Eric is preparing a pep rally to raise funds for the Lions, planning to sell it as "a sort of homecoming" for the high school. Eric also meets with Buddy (Brad Leland), who reveals he left the Panthers due to Joe's change of regime. Eric visits Virgil (Steve Harris), questioning him about his past as a former football star. He asks Virgil to help with the pep rally and motivate the team, but Virgil is not interested in revisiting the past. Tami (Connie Britton) is told that there are not enough funds for a new school library, as many people have pulled out due to her decision in pushing Luke into East Dillon.

Devin (Stephanie Hunt) asks Julie (Aimee Teegarden) to accompany her to Steers, a gay bar. Devin reiterates that she does not have feelings towards Julie, but wants a friend to be with her as she has never visited one before. There, Julie notices Stan (Russell DeGrazier). Landry (Jesse Plemons) is invited by Jess (Jurnee Smollett) to a party, where he has fun with her friends. However, Jess is approached by Vince, and she rejects his advances by claiming that Landry is her boyfriend. The following day, Vince asks Landry about his "relationship" with Jess, but Landry denies anything. Later, Vince is confronted again by Luke over the wallett and they brutally fight until they are arrested by the police. While Luke is released, Vince will be sent to juvie, but Eric intervenes to prevent it.

After Jess talks with him, Virgil finally agrees in letting the BBQ host the pep rally. During the event, Landry kisses Jess, despite both agreeing that they are not dating. Matt (Zach Gilford) accompanies Tim in hunting, and the two bond as they share stories of their recent decisions. Matt opens up about his decision to stay in Dillon, finally confessing that it was because of Julie, while Tim states that college life was not suited for him and admits that, even though he let her go because their paths were different, he misses Lyla. At home, while watching over Lorraine (Louanne Stephens), Shelby (Kim Dickens) is visited by army representatives. Tim drops off Matt at Julie's house, wanting to apologize for an earlier discussion. However, a teary Julie tells Matt that his father has been killed in Iraq.

==Production==
===Development===
The episode was written by Etan Frankel, and directed by Christopher Misiano. This was Frankel's first writing credit, and Misiano's first directing credit.

==Reception==
===Viewers===
In its original American broadcast on NBC, "A Sort of Homecoming" was seen by an estimated 3.53 million household viewers with a 1.0/4 in the 18–49 demographics. This means that 1 percent of all households with televisions watched the episode, while 4 percent of all of those watching television at the time of the broadcast watched it. This was a 11% decrease in viewership from the previous episode, which was watched by an estimated 3.96 million household viewers with a 1.1/4 in the 18–49 demographics.

===Critical reviews===
"A Sort of Homecoming" received critical acclaim. Eric Goldman of IGN gave the episode an "amazing" 9 out of 10 and wrote, "Wow. How this show can continue to be this emotionally wrenching and involving is a mystery. Week after week, Friday Night Lights manages to feel genuine and moving in a way few TV series ever achieve."
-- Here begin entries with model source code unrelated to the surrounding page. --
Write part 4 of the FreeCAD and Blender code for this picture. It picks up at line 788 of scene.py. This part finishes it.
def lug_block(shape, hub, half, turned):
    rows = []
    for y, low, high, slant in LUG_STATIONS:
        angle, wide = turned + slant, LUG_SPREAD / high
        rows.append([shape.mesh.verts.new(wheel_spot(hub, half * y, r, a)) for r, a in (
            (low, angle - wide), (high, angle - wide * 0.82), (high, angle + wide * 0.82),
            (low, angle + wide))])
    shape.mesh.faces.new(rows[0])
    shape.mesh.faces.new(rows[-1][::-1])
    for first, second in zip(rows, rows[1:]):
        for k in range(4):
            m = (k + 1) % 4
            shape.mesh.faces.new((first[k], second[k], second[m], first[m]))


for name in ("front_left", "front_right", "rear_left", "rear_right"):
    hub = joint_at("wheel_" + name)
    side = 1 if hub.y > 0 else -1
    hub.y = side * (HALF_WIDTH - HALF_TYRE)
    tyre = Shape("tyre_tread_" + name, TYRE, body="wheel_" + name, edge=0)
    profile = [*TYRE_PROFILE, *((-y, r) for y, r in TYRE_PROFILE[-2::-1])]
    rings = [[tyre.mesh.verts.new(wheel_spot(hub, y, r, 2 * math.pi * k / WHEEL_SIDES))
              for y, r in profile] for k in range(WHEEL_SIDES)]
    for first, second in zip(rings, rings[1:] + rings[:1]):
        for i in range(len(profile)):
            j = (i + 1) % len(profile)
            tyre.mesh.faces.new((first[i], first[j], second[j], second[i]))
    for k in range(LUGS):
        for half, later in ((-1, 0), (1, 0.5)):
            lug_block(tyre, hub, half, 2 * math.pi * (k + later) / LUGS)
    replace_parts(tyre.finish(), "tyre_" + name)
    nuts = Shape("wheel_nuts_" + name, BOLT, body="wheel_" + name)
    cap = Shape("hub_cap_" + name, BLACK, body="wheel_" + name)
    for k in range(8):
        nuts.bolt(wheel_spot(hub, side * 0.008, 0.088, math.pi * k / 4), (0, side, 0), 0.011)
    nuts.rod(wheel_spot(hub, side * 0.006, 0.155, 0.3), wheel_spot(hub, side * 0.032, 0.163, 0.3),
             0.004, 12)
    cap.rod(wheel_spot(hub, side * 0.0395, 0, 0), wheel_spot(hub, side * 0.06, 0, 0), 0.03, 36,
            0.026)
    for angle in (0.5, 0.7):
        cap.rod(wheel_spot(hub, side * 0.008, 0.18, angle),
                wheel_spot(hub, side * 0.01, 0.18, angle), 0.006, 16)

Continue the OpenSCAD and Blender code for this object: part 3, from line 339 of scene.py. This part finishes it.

Keith Phipps of The A.V. Club gave the episode a "B+" grade and wrote, "Saracen needs to get away more than Riggins, however, if only to unpack the resentment he feels toward Julie for imagining a life away from him and to finally admit he stayed in Dillon for her sake. The kid's got problems. And as the episode ends, we learn his troubles have just begun." Ken Tucker of Entertainment Weekly wrote, "Friday Night Lights committed some minor sins last night, but I'm willing to forgive almost all of them just for the sight of Tim Riggins in a hunting cap he wore with intentional ironic goofiness while on a hunting trip with Matt Saracen."

Alan Sepinwall wrote, "I'm not saying that the plotting in Friday Night Lights needs to be airtight all the time. It's a show about character, and place. It's just that the characters and their world felt as fuzzy as the storytelling for a lot of 'Some Kind of Homecoming.'" Allison Waldman of TV Squad wrote, "Life is what happens while you're busy making plans. Matt hasn't exactly been the architect of his future, but the Dillon former quarterback has been plugging along. This week found Saracen in the cross hairs emotionally."

Andy Greenwald of Vulture wrote, "Our jaws are on the floor. Our hearts are in our throats. And our hands are applauding the best episode yet in the sterling fourth season of the official Best Show on TV." Todd Martens of Los Angeles Times wrote, "Four episodes into its fourth season, Friday Night Lights continues to barrel helmet-first into big-picture issues, covering topics of gender, race and death Wednesday night." Television Without Pity gave the episode an "A" grade.